This is too little too late from the likes of Jha.
Nonetheless, it’s worth noting this mild corrective from Brown University’s Dr. Ashish Jha on Newsmakers, as summarized in a recent “Nesi’s Notes” column:
“I think we all in public health could have done a better job of communicating with more humility about what we knew and didn’t know. There was a desire by some people to act more certain than they were.” But he also thinks major damage was done by the decision to effectively impose a nationwide lockdown in the spring of 2020, which he blames in large part on a lack of visibility caused by the botched rollout of testing. “The virus was in big numbers here in Rhode Island, Boston, New York, Washington, D.C.,” he recalled. “There was almost none in Mississippi, almost none in Montana.
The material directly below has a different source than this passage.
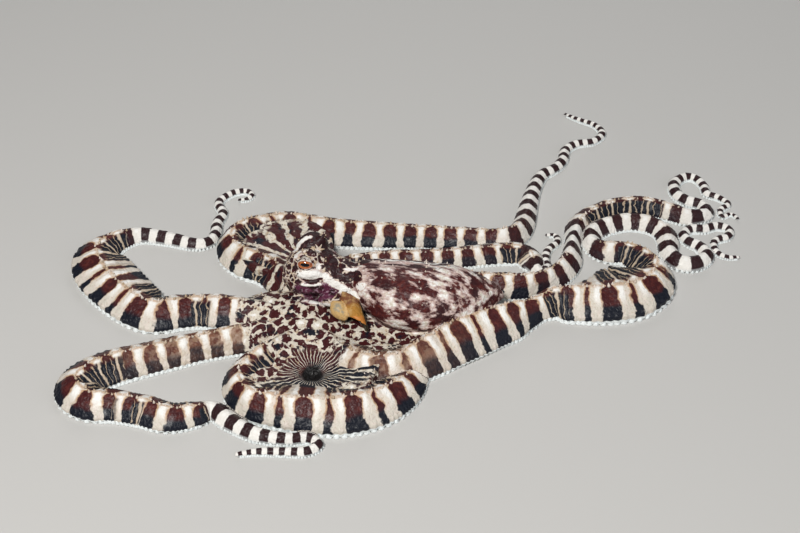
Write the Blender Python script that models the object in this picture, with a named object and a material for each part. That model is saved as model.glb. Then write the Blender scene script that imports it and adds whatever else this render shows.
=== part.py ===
"""Mimic octopus, life size, resting with its arms spread in loose loops. Metres, +Z up.

The floor is z = 0 and the head looks along -X. Every size below is in millimetres.
"""
import math

import bmesh
import bpy
import numpy as np
from mathutils import Vector

MM = 0.001
GAP = 0.3
ROOM = 0.5
CENTRE_SHIFT = (-4.31, -0.8)

# Each arm is a route of rows: x, y, crest height, width to the left and to the right of the crest.
# Left and right are as seen from the root. "joins" are the row numbers where the arm is divided.
ARMS = {
    "arm_l1": {"joins": (3, 6, 9, 13), "rows": [
        (-39, -28, 7, 4, 4), (-47, -27, 8, 7, 6), (-56, -25, 8, 8, 7), (-65, -24, 7.5, 8, 7),
        (-73, -25, 7.5, 8, 7.5), (-80, -26, 7.5, 8.5, 9), (-87, -22, 7.5, 8.5, 10),
        (-94, -14, 7, 9.5, 10.5), (-100, -5, 6.5, 10, 10), (-103, 4, 6, 8, 8), (-99, 11, 5.5, 4.5, 6),
        (-90, 15, 4.5, 3.5, 3.5), (-79, 13, 4, 3, 3), (-71, 10.5, 3.5, 2.6, 2.6),
        (-66.2, 11.5, 3.2, 2.3, 2.3), (-64, 16, 3, 2.1, 2.1), (-64, 22, 2.8, 2, 2),
        (-62.5, 28, 2.6, 1.8, 1.8), (-64.5, 34, 2.4, 1.6, 1.6), (-61, 39, 2.3, 1.5, 1.5),
        (-56, 41, 2.1, 1.3, 1.3), (-53, 39, 1.9, 1.1, 1.1), (-54.5, 36.5, 1.6, 0.9, 0.9),
        (-58, 36, 1.2, 0.7, 0.7)]},
    "arm_l2": {"joins": (3, 6, 9, 13, 16), "rows": [
        (-38, -35, 7, 4, 4), (-46, -37.5, 8, 6, 6), (-55, -39.5, 7.5, 6, 6.5), (-64, -42, 7, 6, 6.5),
        (-73, -45, 7, 6.5, 7), (-82, -48, 7, 7, 7), (-91, -51, 7, 8, 7), (-98, -56, 7, 8, 7),
        (-100, -62, 7, 8, 7), (-95, -67, 7, 8, 7), (-87, -68, 6.5, 6, 6.5), (-78, -70, 6.5, 5.5, 6.5),
        (-70, -73, 6, 5.5, 6), (-62, -71.5, 5, 5, 5), (-57, -70, 4, 3.6, 4), (-51, -75, 3.8, 3, 3.4),
        (-43, -80, 3.6, 2.6, 3), (-34, -82, 3.3, 2.2, 2.2), (-28, -81.5, 3, 2, 2),
        (-24.5, -84, 2.8, 1.8, 1.8), (-28, -87, 2.6, 1.8, 1.8), (-36, -87, 2.4, 1.6, 1.6),
        (-43, -87, 2, 1.3, 1.3), (-49, -88, 1.4, 0.8, 0.8)]},
    "arm_l3": {"joins": (3, 5, 8, 11), "rows": [
        (-33, -39, 7, 4, 4), (-38, -44, 8, 7, 5.5), (-44, -49, 8.5, 10, 5.5),
        (-48.5, -55, 8.5, 12, 5.5), (-49.5, -62, 8.5, 12, 5.5), (-45.5, -68, 8.5, 12, 5.5),
        (-37, -71, 9, 12, 6.5), (-27, -72, 9, 12, 8), (-17, -71.5, 9, 11, 9), (-7, -68, 8.5, 9, 8.5),
        (0, -61.5, 7, 7, 7.5), (4.5, -54, 4.5, 5, 5), (7.5, -46.5, 4.3, 4, 4),
        (8.5, -39, 3.8, 3.2, 3.2), (7, -33.5, 3.2, 2.6, 2.6), (2, -31.5, 2.8, 2.2, 2.2),
        (-4, -32.5, 2.4, 1.8, 1.8), (-9, -35, 1.4, 0.8, 0.8)]},
    "arm_l4": {"joins": (3, 7, 10, 13, 16, 19, 22, 25, 29), "rows": [
        (-24, -39, 7, 4, 4), (-21, -45, 8, 7.5, 6), (-15, -50, 8.5, 10, 7.5), (-8, -53, 8.5, 11, 7.5),
        (0, -52, 9, 9, 8), (8, -46, 10, 6, 9.5), (15, -40.5, 10.5, 5, 10.5), (22, -36, 10, 5, 10.5),
        (29, -32, 9.5, 5, 10), (36, -28.5, 9, 5, 9), (41, -26.5, 8, 5, 6), (45, -24, 7.5, 5, 5),
        (50, -21, 8.5, 5.5, 8), (58, -20.5, 9, 8, 9), (67, -20.5, 9, 14, 9.5), (76, -18.5, 9, 17, 9.5),
        (83, -13, 8.5, 15, 8.5), (86, -6, 8, 11, 5.6), (83, 1, 7, 7, 3.4), (77, 5.5, 6, 6, 4.2),
        (70, 6.5, 5.5, 5, 3.8), (66, 10, 5, 3.2, 4), (66.5, 16, 5, 3.2, 4), (72.5, 20.5, 5, 3.4, 4),
        (80, 22.5, 5, 3.6, 4), (87, 21, 5, 3.8, 4), (91.5, 17, 4.8, 3.8, 4), (92.3, 11, 4.6, 3.8, 3.6),
        (92, 5.5, 4.5, 3.4, 3.4), (95, 0.5, 4.5, 3.4, 3.6), (100, 0, 4.2, 3.2, 3.4),
        (104.5, 4, 3.8, 2.6, 2.8), (103, 9, 3.4, 2.2, 2.4), (99.5, 12, 3.2, 2, 2),
        (98.5, 16, 3, 1.9, 1.9), (101.5, 19, 2.8, 1.9, 1.9), (106, 19, 2.8, 1.9, 1.9),
        (110.5, 20.8, 2.6, 1.8, 1.8), (114.5, 19, 2.4, 1.7, 1.7), (113.5, 15, 2.3, 1.6, 1.6),
        (109.3, 13, 2.2, 1.5, 1.5), (108, 9.5, 2, 1.3, 1.3), (109, 6, 1.8, 1.2, 1.2),
        (112, 4, 1.5, 1, 1), (116, 4, 1.2, 0.7, 0.7)]},
    "arm_r1": {"joins": (3, 6, 9, 13, 17, 22), "rows": [
        (-36, -20, 7, 4, 4), (-38.5, -12, 8.5, 5.5, 5.5), (-44, -4.5, 8.5, 6.5, 8),
        (-51, -0.5, 8, 7, 10), (-56, 4, 7.5, 6, 11), (-57.5, 10, 7.5, 5, 12), (-54, 16, 7.5, 5.5, 13),
        (-46, 19.5, 7, 6, 14), (-38, 20.5, 7, 6, 13), (-28, 18.5, 6.5, 6, 9), (-17, 16.5, 6.5, 6, 7.5),
        (-5, 15, 6.5, 6, 6.5), (7, 14.5, 6, 5.5, 6), (19, 13.5, 6, 5, 5.5), (29, 12, 6.5, 4.8, 4.8),
        (36, 11, 8, 4.5, 4.5), (41, 15.5, 7, 4, 4), (43.5, 22, 5, 3.8, 3.8), (45, 29, 4.4, 3.4, 3.4),
        (46.5, 36, 4, 3, 3), (48.5, 43, 3.6, 2.6, 2.6), (51.5, 50, 3.3, 2.4, 2.4),
        (57, 55, 3, 2.2, 2.2), (60, 60, 2.9, 2, 2), (61.5, 66, 2.7, 1.9, 1.9), (66, 70, 2.5, 1.8, 1.8),
        (72, 71.5, 2.3, 1.6, 1.6), (76, 76.5, 2.2, 1.5, 1.5), (74, 82, 2, 1.3, 1.3),
        (68, 86, 1.7, 1.1, 1.1), (63, 90, 1.2, 0.7, 0.7)]},
    "arm_r2": {"joins": (3, 6, 12), "rows": [
        (-28, -18.5, 7, 4, 4), (-24.5, -9, 7, 4.5, 4.5), (-17, -2.5, 6.5, 4.5, 4.5),
        (-5, 0.5, 6, 5, 4.5), (7, 1, 6, 5.2, 4.5), (19, 2.5, 5.5, 5, 4.5), (29, 4.5, 5, 4.5, 5),
        (37, 6.2, 4.5, 4.2, 6), (43, 5, 4.5, 4, 6.5), (45.5, 0, 4.2, 3.6, 4.5), (47, -3.8, 3, 2, 2),
        (49.8, -2, 2.4, 1.6, 1.6), (49.5, 3, 2.2, 1.5, 1.5), (51, 8, 2.1, 1.4, 1.4),
        (54.3, 12, 2, 1.3, 1.3), (53.8, 15.8, 1.6, 1, 1), (50.5, 16, 1.2, 0.7, 0.7)]},
    "arm_r3": {"joins": (3, 6, 9, 12, 15, 18, 22), "rows": [
        (-21.5, -20, 7, 4, 4), (-13, -12.5, 6, 4, 4), (-3, -9.5, 5.5, 3.6, 4), (7, -9, 5.5, 3.6, 4),
        (17, -9.5, 6, 4.5, 4.5), (26, -11, 6.5, 5, 5), (34, -13, 7.5, 6, 5), (41, -13.5, 8, 6, 4.5),
        (47, -11.5, 7.5, 5, 4), (52.5, -6.5, 7, 3.4, 5), (57, 1, 6.5, 3, 5), (59.5, 10, 6.5, 3, 2.8),
        (63.5, 20, 6.5, 5.5, 3.2), (73, 28, 6, 5.5, 3.4), (84, 30.5, 6, 5.5, 3.6),
        (93, 28.5, 5.5, 5, 3.8), (101, 25, 5, 3.8, 3.6), (107.5, 27, 4, 3, 3), (107, 32, 3.6, 2.6, 2.6),
        (102, 35, 3.4, 2.4, 2.4), (99, 39, 3.2, 2.3, 2.3), (99, 45, 3, 2.1, 2.1),
        (103, 49, 2.8, 1.9, 1.9), (107, 48.5, 2.6, 1.8, 1.8), (109.5, 44, 2.4, 1.7, 1.7),
        (110, 39.5, 2.3, 1.6, 1.6), (114, 37, 2.1, 1.4, 1.4), (116.5, 33.5, 2, 1.3, 1.3),
        (113.5, 30.2, 1.8, 1.2, 1.2), (113.5, 26.5, 1.6, 1, 1), (117, 27.8, 1.4, 0.9, 0.9),
        (119, 25, 1.2, 0.7, 0.7)]},
    "arm_r4": {"joins": (3,), "rows": [
        (-19, -26, 7, 4, 4), (-11, -22.5, 5.5, 4.5, 4.5), (-2, -20.2, 4.5, 4, 4), (8, -19, 4, 3.6, 3.6),
        (17, -18.3, 3.4, 3, 3), (23, -19.5, 3, 2.4, 2.4), (25, -22.5, 2.8, 2, 2),
        (21.5, -25, 2.4, 1.8, 1.8), (14, -26, 2, 1.5, 1.5), (6, -26.5, 1.4, 0.8, 0.8)]},
}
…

And because we did not know that, we had to do a nationwide lockdown. And people in Mississippi rightly said, ‘Wait, you’re doing all these public health measures — our hospitals are empty, I don’t know anybody who’s got COVID, no one’s getting sick, this makes no sense.’ And that very blunt response actually I think was the basis for a lot of people losing faith in the public-health response.”
Notice two major omissions, though. The first is from Jha, who doesn’t elaborate on how the overreactors will be held accountable. As always, the experts get an unlimited “oops” card.
The corresponding second omission is from Nesi and the rest of the media. Some folks had it right at the time. A healthy media system would be rewarding them for that, now.